Bin Laden family deported from Pakistan—officials

Pakistani security officials and police screen a vehicle to hide the family of Osama bin Laden from media, in Islamabad, Pakistan on Thursday, April 26, 2012. A minivan carrying the three widows and children of Bin Laden has left the house where they have been staying in Islamabad and is en route to the airport, from where they will be deported to Saudi Arabia, officials and witness said. (AP Photo/B.K. Bangash)

RAWALPINDI—Osama bin Laden’s family were deported from Pakistan to Saudi Arabia early Friday, officials said, nearly a year after the Al-Qaeda leader was killed in a US raid.

The 9/11 mastermind’s three widows and their children were detained by Pakistani authorities after the Saudi was killed in a US Navy SEAL operation in the garrison town of Abbottabad, north of Islamabad, last May.

Washington and Islamabad’s relationship was badly damaged by the revelation that the world’s most wanted man was living a stone’s throw from Pakistan’s elite military academy.

The family’s departure will remove a physical reminder of that rupture and of the humiliation Pakistan felt at the raid, which the United States kept secret from its ally.

An interior ministry spokesman told AFP: “The plane has left for Saudi Arabia.”

A court sentenced the widows and two of bin Laden’s older daughters to 45 days’ detention on charges of illegal entry and residency in Pakistan and ordered their deportation.

Around midnight on Friday a minibus collected the terror kingpin’s family from the Islamabad house where they had served the sentence, which was completed 10 days ago.

The family were believed to number 12 — three widows, eight children and one grandchild — though an interior ministry spokesman said orders were passed for the deportation of 14 bin Laden relatives.

They were taken to Islamabad airport where they entered via a back entrance, sources said, before boarding a special flight to the Gulf kingdom which took off shortly before 2:00 am (2100 GMT Thursday).

The family were originally supposed to be deported after completing their sentence last week but the move dragged on — officially because legal formalities were not complete but amid suggestions the Saudis were reluctant to accept such a notorious group.

Then on Thursday, a Pakistani security official said, “some development happened late in the evening” allowing them to be expelled.

The discovery of bin Laden in Abbottabad dealt a huge blow to US-Pakistan relations and led to accusations of Pakistani complicity or incompetence.

After fleeing Afghanistan in the wake of the 9/11 attacks, bin Laden moved his family around Pakistan before settling in a three-storey house inside a walled compound in the garrison town of Abbottabad in 2005.

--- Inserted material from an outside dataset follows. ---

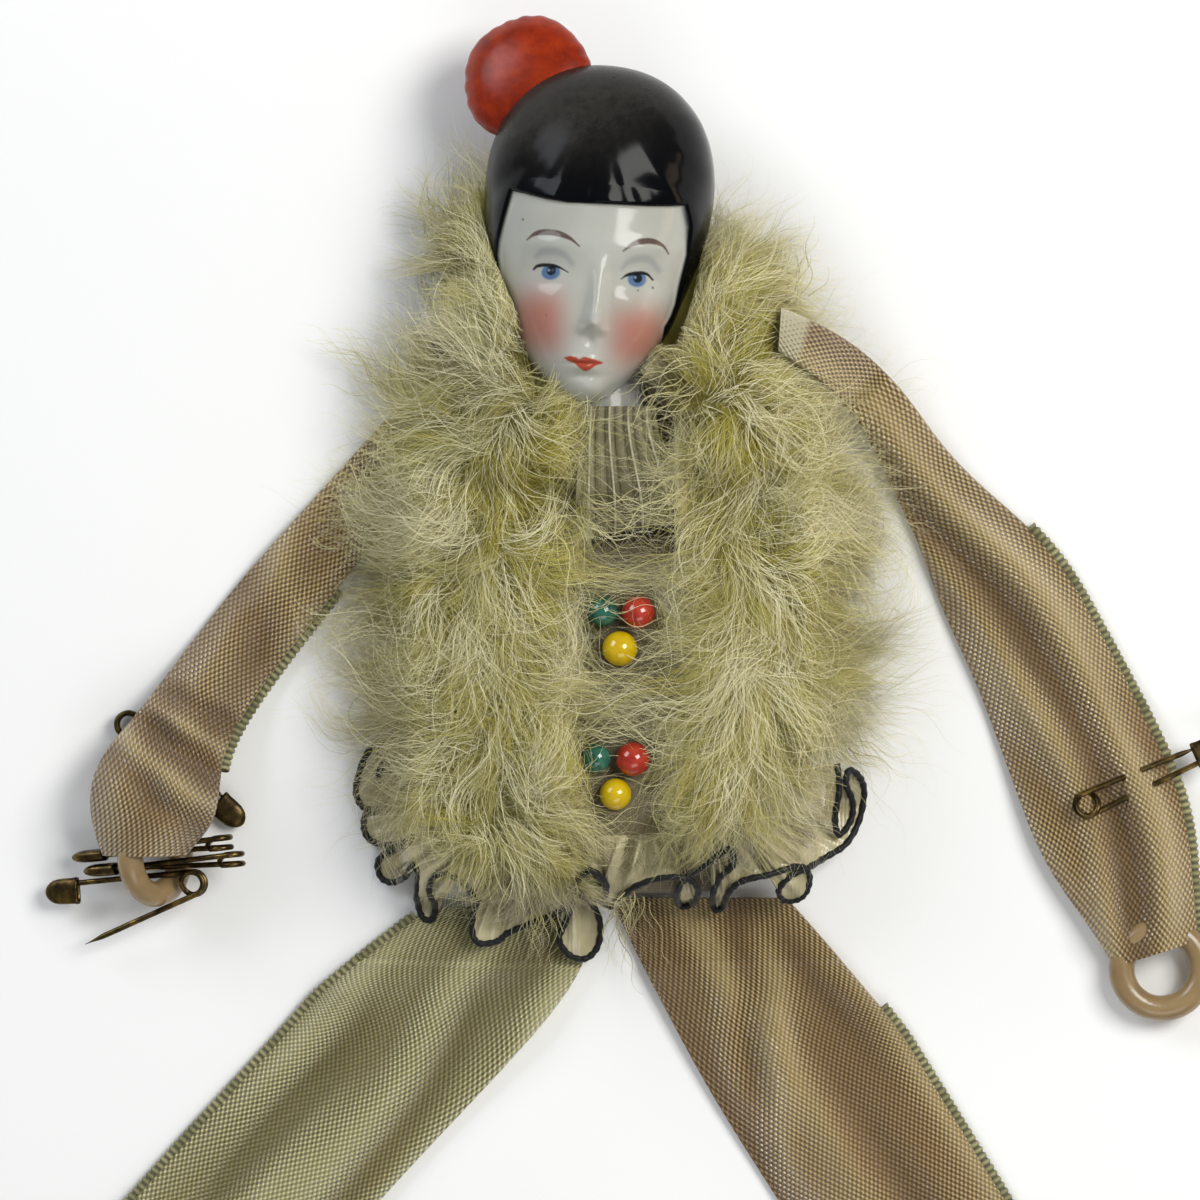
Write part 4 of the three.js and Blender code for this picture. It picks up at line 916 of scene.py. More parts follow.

Bin Laden’s youngest and reportedly favourite wife Amal Abdulfattah, 30, told Pakistani interrogators that bin Laden had fathered four children while he hid out in Pakistan, according to a police report seen by AFP last month.

In February the Pakistani authorities, reluctant for the Abbottabad house to become a shrine to the dead terror leader, used bulldozers to raze the building to the ground.